The MIQ Framework: Unlock Your Business Potential
Photo by Austin Distel / Unsplash

What if your biggest business breakthroughs aren’t about working harder, but mastering when to be intense and when to relax? 

In the high-stakes world of business, success often hinges not just on what you do, but when and how you do it. Drawing from a powerful research, the MIQ Framework, Mindfulness, Intensity, Quality, offers a science-backed approach to managing your arousal states for peak performance. Whether you're leading a strategic meeting, navigating a crisis, or making a high-impact decision, your ability to shift between high and low arousal states directly affects your clarity, creativity, and results. 

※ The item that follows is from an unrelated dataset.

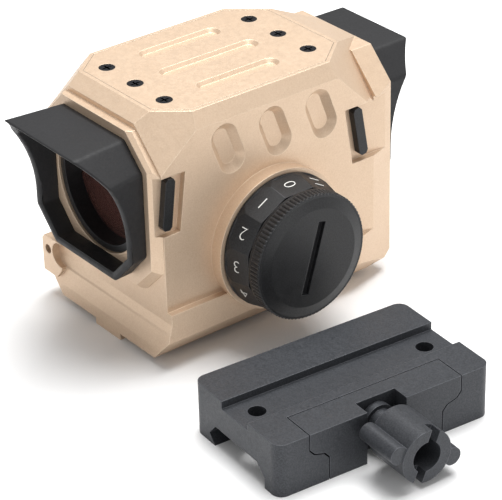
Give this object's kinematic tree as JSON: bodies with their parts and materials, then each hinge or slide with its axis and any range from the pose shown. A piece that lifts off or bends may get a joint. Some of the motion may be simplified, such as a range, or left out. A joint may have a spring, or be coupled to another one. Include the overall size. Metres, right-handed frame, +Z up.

This article breaks down the MIQ method into actionable, time-of-day-based strategies that align your mental state with the demands of your business day. Through techniques like visual aperture awareness, biofeedback, and post-decision reflection, you’ll learn how to make sharper decisions, avoid tunnel vision, and tap into your full potential, without burning out.

Mastering Performance with the MIQ Framework

The Three Pillars of Mindfulness, Intensity, and Quality

In high-stakes environments, whether you're leading a team, closing a deal, or navigating a crisis, how you manage your internal state can make or break your effectiveness. That’s where the MIQ framework comes in: Mindfulness, Intensity, and Quality. Understanding and integrating these three pillars can help you stay agile, clear-headed, and impactful.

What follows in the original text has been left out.